## Job
Every line must be returned precisely as it is written.

▽

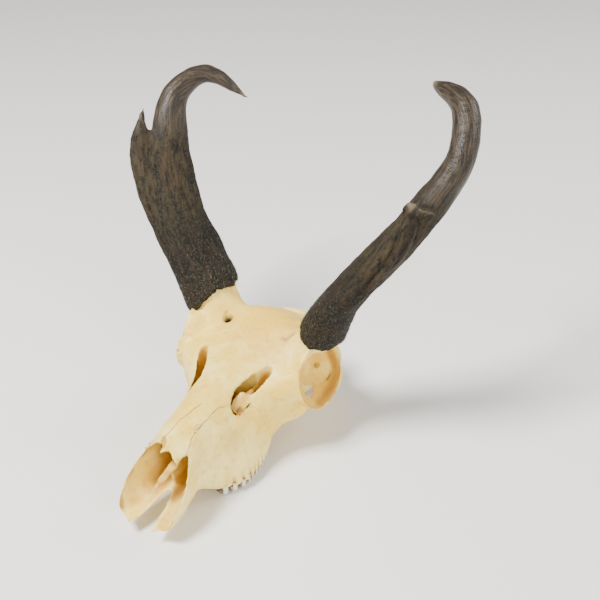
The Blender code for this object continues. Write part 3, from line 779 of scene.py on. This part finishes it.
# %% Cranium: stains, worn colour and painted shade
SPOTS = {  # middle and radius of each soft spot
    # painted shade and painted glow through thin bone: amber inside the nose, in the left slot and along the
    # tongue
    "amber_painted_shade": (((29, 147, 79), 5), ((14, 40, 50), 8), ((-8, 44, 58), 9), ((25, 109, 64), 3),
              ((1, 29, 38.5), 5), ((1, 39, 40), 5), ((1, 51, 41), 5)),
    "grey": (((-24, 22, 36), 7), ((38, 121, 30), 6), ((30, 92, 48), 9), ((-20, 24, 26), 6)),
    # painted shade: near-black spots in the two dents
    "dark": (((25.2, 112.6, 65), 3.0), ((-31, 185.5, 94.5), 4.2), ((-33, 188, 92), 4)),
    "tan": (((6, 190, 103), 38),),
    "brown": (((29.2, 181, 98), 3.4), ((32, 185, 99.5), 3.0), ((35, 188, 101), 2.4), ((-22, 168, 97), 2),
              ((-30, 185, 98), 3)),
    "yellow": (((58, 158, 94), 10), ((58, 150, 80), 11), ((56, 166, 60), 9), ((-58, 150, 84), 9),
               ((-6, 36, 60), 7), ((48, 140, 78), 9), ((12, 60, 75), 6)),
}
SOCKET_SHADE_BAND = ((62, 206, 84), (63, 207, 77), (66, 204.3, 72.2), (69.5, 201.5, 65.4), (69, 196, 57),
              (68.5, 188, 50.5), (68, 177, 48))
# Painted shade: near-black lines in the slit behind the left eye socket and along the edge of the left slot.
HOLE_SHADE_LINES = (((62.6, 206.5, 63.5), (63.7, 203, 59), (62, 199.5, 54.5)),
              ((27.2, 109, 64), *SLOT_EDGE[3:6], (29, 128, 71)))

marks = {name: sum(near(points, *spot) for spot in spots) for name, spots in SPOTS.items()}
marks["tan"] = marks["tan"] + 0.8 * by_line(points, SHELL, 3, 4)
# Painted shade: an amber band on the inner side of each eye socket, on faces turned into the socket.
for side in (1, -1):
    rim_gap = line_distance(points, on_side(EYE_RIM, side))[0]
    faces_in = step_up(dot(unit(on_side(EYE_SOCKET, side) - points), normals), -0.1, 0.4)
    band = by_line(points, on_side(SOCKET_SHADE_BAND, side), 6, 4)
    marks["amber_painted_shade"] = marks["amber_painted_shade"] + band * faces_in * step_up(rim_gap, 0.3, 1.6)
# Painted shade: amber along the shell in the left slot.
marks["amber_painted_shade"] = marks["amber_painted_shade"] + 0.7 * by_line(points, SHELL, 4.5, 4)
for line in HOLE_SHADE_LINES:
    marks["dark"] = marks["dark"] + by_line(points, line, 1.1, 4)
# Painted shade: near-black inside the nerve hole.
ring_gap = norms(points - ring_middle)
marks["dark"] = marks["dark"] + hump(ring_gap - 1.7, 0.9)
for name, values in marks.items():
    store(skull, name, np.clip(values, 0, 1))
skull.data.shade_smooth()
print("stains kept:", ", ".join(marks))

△

## Output
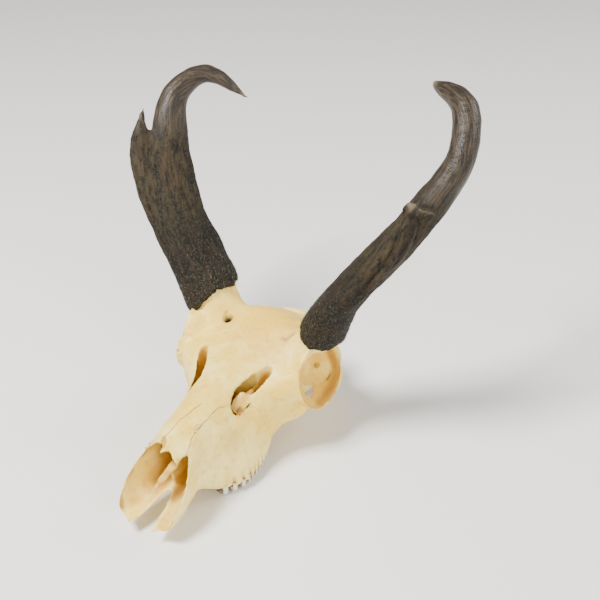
The Blender code for this object continues. Write part 3, from line 779 of scene.py on. This part finishes it.
# %% Cranium: stains, worn colour and painted shade
SPOTS = {  # middle and radius of each soft spot
    # painted shade and painted glow through thin bone: amber inside the nose, in the left slot and along the
    # tongue
    "amber_painted_shade": (((29, 147, 79), 5), ((14, 40, 50), 8), ((-8, 44, 58), 9), ((25, 109, 64), 3),
              ((1, 29, 38.5), 5), ((1, 39, 40), 5), ((1, 51, 41), 5)),
    "grey": (((-24, 22, 36), 7), ((38, 121, 30), 6), ((30, 92, 48), 9), ((-20, 24, 26), 6)),
    # painted shade: near-black spots in the two dents
    "dark": (((25.2, 112.6, 65), 3.0), ((-31, 185.5, 94.5), 4.2), ((-33, 188, 92), 4)),
    "tan": (((6, 190, 103), 38),),
    "brown": (((29.2, 181, 98), 3.4), ((32, 185, 99.5), 3.0), ((35, 188, 101), 2.4), ((-22, 168, 97), 2),
              ((-30, 185, 98), 3)),
    "yellow": (((58, 158, 94), 10), ((58, 150, 80), 11), ((56, 166, 60), 9), ((-58, 150, 84), 9),
               ((-6, 36, 60), 7), ((48, 140, 78), 9), ((12, 60, 75), 6)),
}
SOCKET_SHADE_BAND = ((62, 206, 84), (63, 207, 77), (66, 204.3, 72.2), (69.5, 201.5, 65.4), (69, 196, 57),
              (68.5, 188, 50.5), (68, 177, 48))
# Painted shade: near-black lines in the slit behind the left eye socket and along the edge of the left slot.
HOLE_SHADE_LINES = (((62.6, 206.5, 63.5), (63.7, 203, 59), (62, 199.5, 54.5)),
              ((27.2, 109, 64), *SLOT_EDGE[3:6], (29, 128, 71)))

marks = {name: sum(near(points, *spot) for spot in spots) for name, spots in SPOTS.items()}
marks["tan"] = marks["tan"] + 0.8 * by_line(points, SHELL, 3, 4)
# Painted shade: an amber band on the inner side of each eye socket, on faces turned into the socket.
for side in (1, -1):
    rim_gap = line_distance(points, on_side(EYE_RIM, side))[0]
    faces_in = step_up(dot(unit(on_side(EYE_SOCKET, side) - points), normals), -0.1, 0.4)
    band = by_line(points, on_side(SOCKET_SHADE_BAND, side), 6, 4)
    marks["amber_painted_shade"] = marks["amber_painted_shade"] + band * faces_in * step_up(rim_gap, 0.3, 1.6)
# Painted shade: amber along the shell in the left slot.
marks["amber_painted_shade"] = marks["amber_painted_shade"] + 0.7 * by_line(points, SHELL, 4.5, 4)
for line in HOLE_SHADE_LINES:
    marks["dark"] = marks["dark"] + by_line(points, line, 1.1, 4)
# Painted shade: near-black inside the nerve hole.
ring_gap = norms(points - ring_middle)
marks["dark"] = marks["dark"] + hump(ring_gap - 1.7, 0.9)
for name, values in marks.items():
    store(skull, name, np.clip(values, 0, 1))
skull.data.shade_smooth()
print("stains kept:", ", ".join(marks))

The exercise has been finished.